The report’s observation that £25 is spent on benefits for young people in the UK for every £1 spent on employment support hints at it favouring a shift away from spending on income support and towards employment programmes.

But while spending more on effective employment support will reduce overall benefit spending, a simple switch could cause real hardship. The total value of incapacity benefit has just been cut by 28 per cent for new claimants: a young person in receipt of Universal Credit (UC) and its health-related element now has an income of around half the relative poverty line. A further cut would likely go too far.

Income from UC Health for a single young person is significantly below the relative poverty line

The Interim Report also hints that Personal Independence Payment (PIP), not formally an out-of-work benefit, should also come with employment support. It would be great if out-of-work young people who receive PIP (but not UC) were given more support to manage their condition in a way that might ease the journey back to paid work, but there would clearly be risks in making payments going to disadvantaged and disabled people conditional on engagement with DWP. It would also break the principle that PIP is there to compensate for the additional costs caused by disability. After last year’s rushed attempt at reform of PIP, policy makers should approach reform here carefully.

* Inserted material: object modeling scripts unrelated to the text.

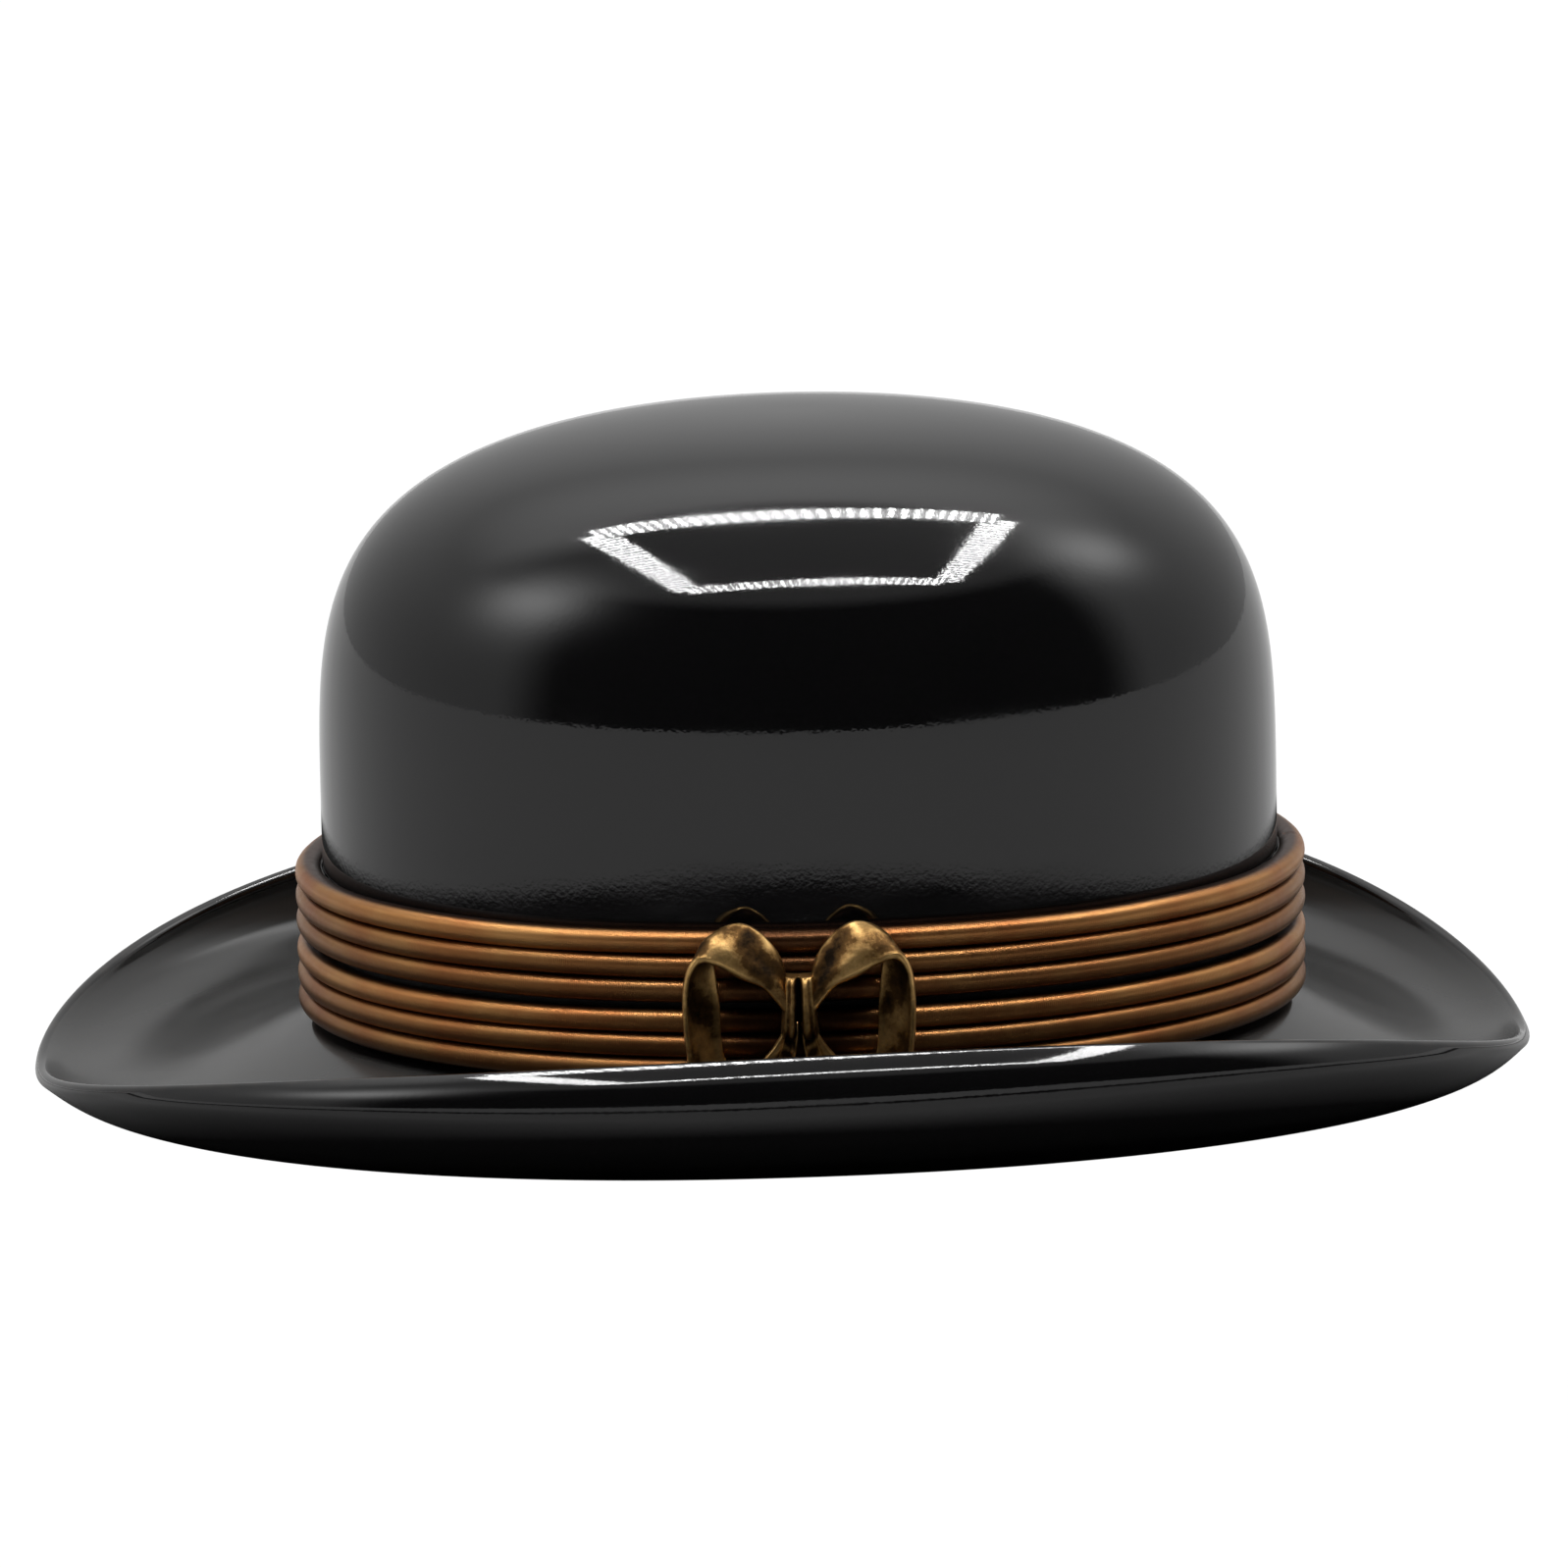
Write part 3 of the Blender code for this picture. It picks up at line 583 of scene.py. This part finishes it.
TAIL_PATH = (
    (0.0002, 0.0180, 0.0052, 0.0024, 0.0000, -0.0006),
    (0.0006, 0.0136, 0.0050, 0.0028, 0.0000, -0.0008),
    (0.0013, 0.0094, 0.0044, 0.0033, 0.0002, -0.0010),
    (0.0026, 0.0040, 0.0032, 0.0040, 0.0008, -0.0012),
)
RIBBON_THICKNESS = 0.0011
RIBBON_BEAD = 0.0005            # the ribbon is this much thicker along its edges
RIBBON_BELLY = 0.0012           # and this much hollowed between them
RIBBON_DENT = 0.00028
KNOT_MIDDLE = 0.0207
KNOT_HALF_HEIGHT = 0.0068


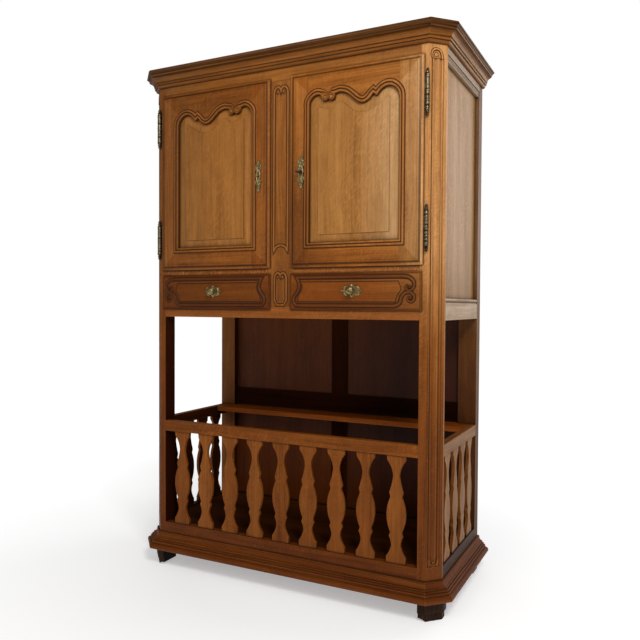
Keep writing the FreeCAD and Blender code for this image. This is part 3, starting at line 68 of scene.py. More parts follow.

The real test lies in how the Government responds

Last week I was asked by an interviewer what single measure could make the biggest difference to the UK’s NEETs crisis. My answer was equivocal; for this problem more than most, there really is no single lever to pull. Cutting the NEET rate will need action on multiple fronts, and a coordinated approach spanning multiple government departments, and regional and local authorities. And that will all cost money. The risk is that fiscal pressures push the Government towards cheaper interventions such as cutting benefits, rather than the more sustained investment that is needed.